Stress can trigger an eczema flare-up. Try relaxation techniques such as deep breathing, listening to relaxing music, progressive relaxation, yoga and meditation to soothe stress and get a grip on anxiety. Joining a support group can also help reduce stress.
Dry skin can trigger an eczema flare up and make the skin condition more uncomfortable. Ask your dermatologist to recommend an ointment-base (such as one that contains petrolatum) or cream-based moisturizer that will help soothe your skin and is safe for eczema patients. Apply the moisturizer within three minutes after bathing, while skin is still damp, to lock in moisture. Use a moisturizer every day, even on days when you aren’t experiencing an eczema flare-up. Plain Vaseline or over the counter emollients like eucerin cream are generally very helpful.
Get Adequate Sleep
Getting a good night’s sleep helps reduce stress, which can bring on an eczema flare-up.
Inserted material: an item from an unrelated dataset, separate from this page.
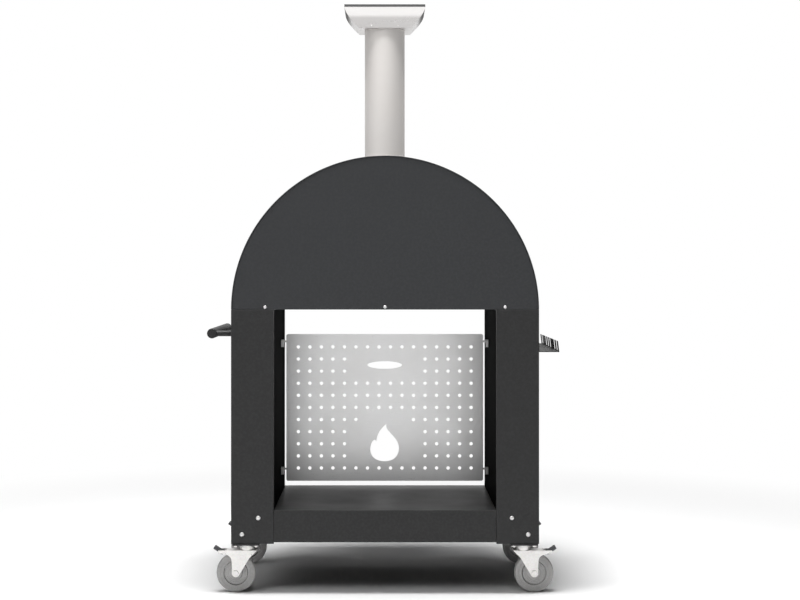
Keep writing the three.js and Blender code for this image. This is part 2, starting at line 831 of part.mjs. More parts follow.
function doorHandle() {
  const parts = [rodZ(5, gripX, gripY, gripLow - 10, gripHigh + 10, 12)];
  for (const z of [gripLow, gripHigh]) {
    parts.push(rodY(6, gripX, z, gripY, doorFrontY - fitGap - 1, 12));
    parts.push(rodY(12, gripX, z, doorFrontY - fitGap - 4, doorFrontY - fitGap, 16));
  }
  return join(...parts);
}

function doorGrip() {
  const z0 = gripLow + 7;
  const z1 = gripHigh - 7;
  return turnedZ(
    [[5.5, z0], [11, z0], [14, z0 + 12], [14.5, (z0 + z1) / 2], [14, z1 - 12], [11, z1], [5.5, z1]],
    gripX, gripY, 16,
  );
}

// Open-fronted cup with a centre post for the needle.
function thermometerCase() {
  const y1 = doorFrontY - fitGap;
  const cup = turnedY([[0, y1], [32, y1], [32, y1 - 16], [29, y1 - 16], [29, y1 - 3], [0, y1 - 3]], 0, dialZ, 32);
  return join(cup, rodY(1.5, 0, dialZ, y1 - 9, y1 - 2, 8));
}

// The needle points to the low end of the dial, lower left.
function thermometerNeedle() {
  const y = doorFrontY - fitGap - 7;
  const hub = rodY(4, 0, 0, y, y + 2, 12);
  const blade = block(-1.2, 1.2, y + 0.2, y + 1.8, -7, 22);
  const whole = cut(join(hub, blade), rodY(1.9, 0, 0, y - 5, y + 5, 8));
  return whole.rotateY(THREE.MathUtils.degToRad(-130)).translate(0, 0, dialZ);
}

function thermometerGlass() {
  const y = doorFrontY - fitGap - 14;
  return rodY(28.7, 0, dialZ, y, y + 1.5, 32);
}

piece('door_panel', doorPanel(), stainless);
piece('door_inner_plate', doorInnerPlate(), stainless);
piece('vent_slider', ventSlider(), stainless);
hingeHeights.forEach((height, k) => {
  const level = ['lower', 'upper'][k];
  piece(`${level}_hinge_base`, hingeBase(hearthZ + height), stainless);
  piece(`${level}_hinge_strap`, hingeStrap(hearthZ + height), stainless);
});
piece('door_handle', doorHandle(), stainless);
piece('door_grip', doorGrip(), wood);
piece('thermometer_case', thermometerCase(), brass);
piece('thermometer_needle', thermometerNeedle(), black);
piece('thermometer_glass', thermometerGlass(), clear);

// ---------- casters: drawn with the wheel trailing towards +X ----------

const forkTop = frameBottom - casterPlate - 21;
const forkInner = wheelWidth / 2 + 2.5;
const forkSheet = 3;
const axleRadius = 6;
const pedalPivot = [80, forkTop - 8];

function casterTopPlate() {
  const z1 = frameBottom - fitGap;
  const z0 = z1 - casterPlate;
  const head = turnedZ([[0, z0 + 1], [28, z0 + 1], [28, z0 - 8], [22, forkTop + 0.6], [0, forkTop + 0.6]], 0, 0, 24);
  return join(block(-43, 43, -52, 52, z0, z1), head);
}

function casterFork() {
  const tip = 12;
  const side = new THREE.Shape();
  side.moveTo(-31, forkTop);
  side.lineTo(-31, forkTop - 7);
  side.lineTo(-8, forkTop - 14);
  side.lineTo(wheelOffset - tip, wheelRadius);
  side.absarc(wheelOffset, wheelRadius, tip, Math.PI, 2 * Math.PI, false);
  side.lineTo(wheelOffset + tip, forkTop - 24);
  side.lineTo(60, forkTop - 18);
  side.lineTo(86, forkTop - 15);
  side.lineTo(91, forkTop - 8);
  side.lineTo(91, forkTop);
  side.closePath();
  const half = forkInner + forkSheet;
  return join(
    plateXZ(side, forkInner, half, 4),
    plateXZ(side, -half, -forkInner, 4),
    block(-31, 64, -half, half, forkTop - forkSheet, forkTop),
    rodY(axleRadius, wheelOffset, wheelRadius, -half - 6, half + 6, 12),
  );
}

// Flat facets touch the floor, so the corners stand a little outside the radius.
function casterWheel() {
  const flat = 1 / Math.cos(Math.PI / wheelSides);
  const rim = wheelRadius * flat;
  const half = wheelWidth / 2;
  const bore = axleRadius + 0.5;
  const profile = [
    [bore, -half - 1.8], [20, -half - 1.8], [22, -half + 5], [43, -half + 5], [45, -half],
    [rim - 3, -half], [rim, -half + 4], [rim, half - 4], [rim - 3, half],
    [45, half], [43, half - 5], [22, half - 5], [20, half + 1.8], [bore, half + 1.8],
  ];
  return turnedY(profile, wheelOffset, wheelRadius, wheelSides, Math.PI / wheelSides);
}

function brakePedal() {
  const [u, z] = pedalPivot;
  const shape = outline([
    [u - 7, z - 5], [u + 3, z - 5], [u + 11.5, z + 4], [u + 25.5, z + 13], [u + 26, z + 16],
    [u + 21.5, z + 19.5], [u + 7.5, z + 10.5], [u - 7, z + 5],
  ]);
  return plateXZ(shape, -forkInner + 2, forkInner - 2);
}

for (const [end, y] of [['rear', rearY - casterInsetY], ['front', cartFrontY + casterInsetY]]) {
  for (const [side, sign] of sides) {
    const corner = `${end}_${side}`;
    const parts = [
      piece(`${corner}_caster_plate`, casterTopPlate(), zinc),
      piece(`${corner}_caster_fork`, casterFork(), zinc),
      piece(`${corner}_wheel`, casterWheel(), tyreGrey),
      piece(`${corner}_brake_pedal`, brakePedal(), black),
    ];
    for (const part of parts) {
      part.position.set(sign * (halfWidth - casterInsetX), y, 0);
      part.rotation.z = sign > 0 ? 0 : Math.PI;
    }
  }
}

export default oven;
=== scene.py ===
import json
import math

import bpy
from mathutils import Matrix, Vector


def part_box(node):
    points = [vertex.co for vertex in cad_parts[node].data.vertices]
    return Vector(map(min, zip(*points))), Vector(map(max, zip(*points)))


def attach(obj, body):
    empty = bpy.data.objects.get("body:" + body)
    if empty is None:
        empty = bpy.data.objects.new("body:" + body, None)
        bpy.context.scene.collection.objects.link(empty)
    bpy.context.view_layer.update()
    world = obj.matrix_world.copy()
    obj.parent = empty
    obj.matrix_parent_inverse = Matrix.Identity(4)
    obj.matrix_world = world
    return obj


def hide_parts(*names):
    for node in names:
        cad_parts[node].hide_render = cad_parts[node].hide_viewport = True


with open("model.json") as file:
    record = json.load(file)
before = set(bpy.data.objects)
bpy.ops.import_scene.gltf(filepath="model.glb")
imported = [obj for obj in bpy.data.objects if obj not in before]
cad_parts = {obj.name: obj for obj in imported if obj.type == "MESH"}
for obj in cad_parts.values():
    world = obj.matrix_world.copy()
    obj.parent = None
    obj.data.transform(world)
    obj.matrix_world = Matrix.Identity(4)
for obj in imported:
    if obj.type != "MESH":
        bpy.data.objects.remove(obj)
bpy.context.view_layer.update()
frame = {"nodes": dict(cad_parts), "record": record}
mm = 0.001

bodyOf = {}
for body, members in frame["record"]["behaviour"]["bodies"].items():
    for member in members:
        bodyOf[member] = body

print("frame loaded")


# Working in object and edit mode.

def inMm(*corners):
    return [tuple(value * mm for value in corner) for corner in corners]


def makeActive(obj):
    for other in bpy.context.selected_objects:
        other.select_set(False)
    bpy.context.view_layer.objects.active = obj
    obj.select_set(True)


def pick(obj, kind, test):  # leaves the mesh in edit mode, with what passes the test selected
    makeActive(obj)
    bpy.ops.object.mode_set(mode="EDIT")
    bpy.ops.mesh.select_mode(type=kind)
    bpy.ops.mesh.select_all(action="DESELECT")
    bpy.ops.object.mode_set(mode="OBJECT")
    parts = {"VERT": obj.data.vertices, "EDGE": obj.data.edges, "FACE": obj.data.polygons}[kind]
    for part in parts:
        part.select = bool(test(part))
    bpy.ops.object.mode_set(mode="EDIT")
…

Several factors can increase the risk of an eczema flare-up. These include fabrics that are rough to the touch, such as wool as well as harsh soaps, cleansers and detergents, and even cold weather that can dry out skin. Learn which irritants bring on an eczema occurrence by keeping track of which products you used and type of clothing worn before a flare-up. Once you’ve pinpointed the culprits, try to avoid or at least minimize contact with these irritants. Wear loose-fitting clothes made from cotton or a cotton blend, use mild soaps and cleansers and fragrance-free detergent, and wear gloves in the winter to protect your hands from dryness.